Got you. And then on the investment, were there in the quarter, are there any investment strategies that stood out as causing kind of the deterioration in investment performance and any ones that I know it’s super early days, but maybe that a position to inflect back get you back to where you were in that kind of top quartile overall performance?

Richard Weil

Yes. I mean, I don’t think I want to participate in a naming and shaming exercise on this call. But yes, we had a few products that dramatically suffered in the three weeks the bad three weeks in March. We had some very good products that lost years of outperformance that they carried into March and gave significant parts of that back. And we had some other pieces, Absolute Return and other things that delivered well through the period of volatility.

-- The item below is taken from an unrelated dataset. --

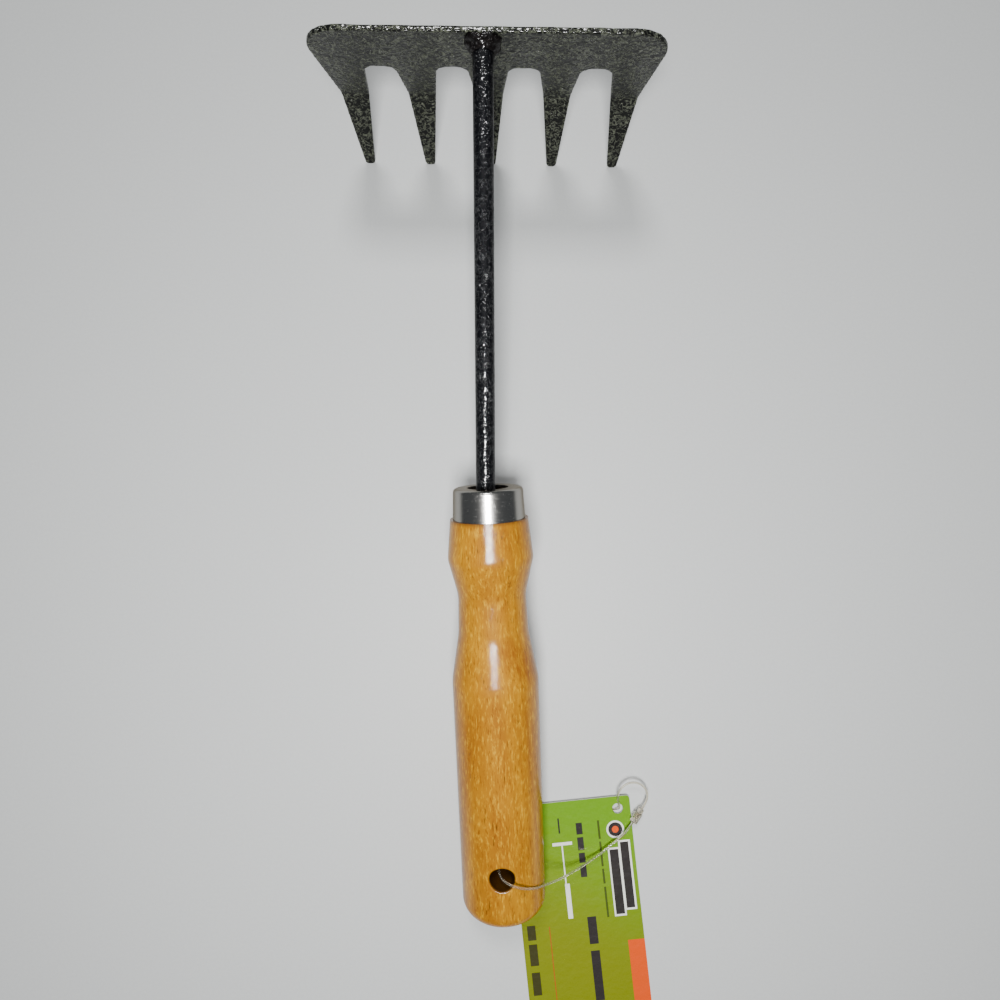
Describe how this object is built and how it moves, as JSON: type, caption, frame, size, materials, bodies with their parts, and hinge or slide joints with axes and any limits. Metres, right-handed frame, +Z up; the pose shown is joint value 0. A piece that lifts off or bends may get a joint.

But honestly, we’re less concerned about what’s just happened in the last three months and more concerned about what happens from here. I don’t think success or failure is driven by how you rode through these last three weeks. I think success or failure is driven by how well we find value in this disrupted market from here going forward. And so we’re not going to overreact to short-term performance changes in the last month or two.

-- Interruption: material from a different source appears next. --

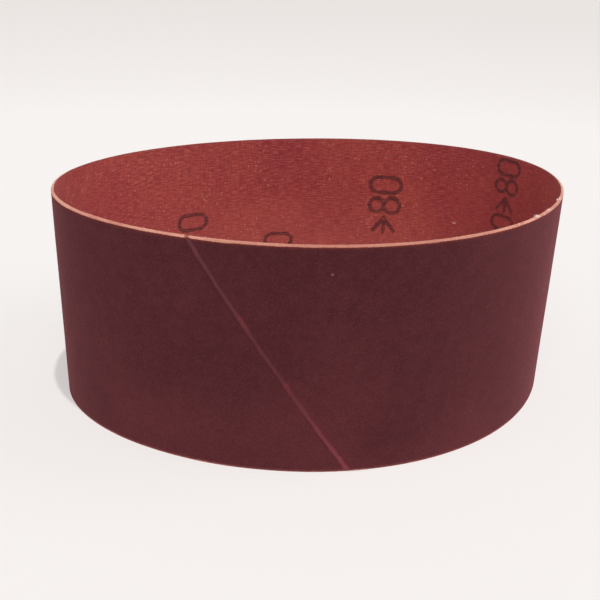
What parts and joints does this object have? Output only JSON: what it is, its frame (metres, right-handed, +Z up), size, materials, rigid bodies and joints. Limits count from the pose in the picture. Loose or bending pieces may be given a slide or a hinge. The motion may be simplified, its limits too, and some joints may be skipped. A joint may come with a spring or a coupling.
{
  "type": "sanding belt",
  "caption": "Endless loop of abrasive cloth for a belt sander, grain outwards, standing on its edge in a loose egg shape, with a slanted lap splice.",
  "frame": {"origin": "centre of the loop's outline, at the height of the lower edge that it stands on", "axes": "+X along the loop's long axis, +Y across it towards the broad side opposite the splice, +Z up along the belt's width"},
  "size_m": [0.1844, 0.142, 0.075],
  "materials": {
    "grain_coat": "brown-red fused alumina grain bonded in resin, matt and finely gritty",
    "cloth_back": "brick-red dyed and resin-filled cotton twill, matt, with a fine weave",
    "cut_edge": "raw slit edge of the cloth, pale and slightly frayed"
  },
  "bodies": {
    "root": {"sanding_belt": "grain_coat"}
  },
  "joints": []
}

What we’re going to do is try and keep everybody very focused on the idea that there’s a huge range of mispriced opportunity out there. And this is where we do our jobs well and succeed over the next three and five years. With that, maybe let me just thank everybody for your time and attention today. I hope we’ve done a good job answering your questions. Feel free to follow-up with us afterwards if there’s more we can do. But we appreciate your time and attention today, and we look forward to speaking with you next quarter.

Operator

And once again ladies and gentlemen, that does conclude today’s conference. We appreciate your participation today.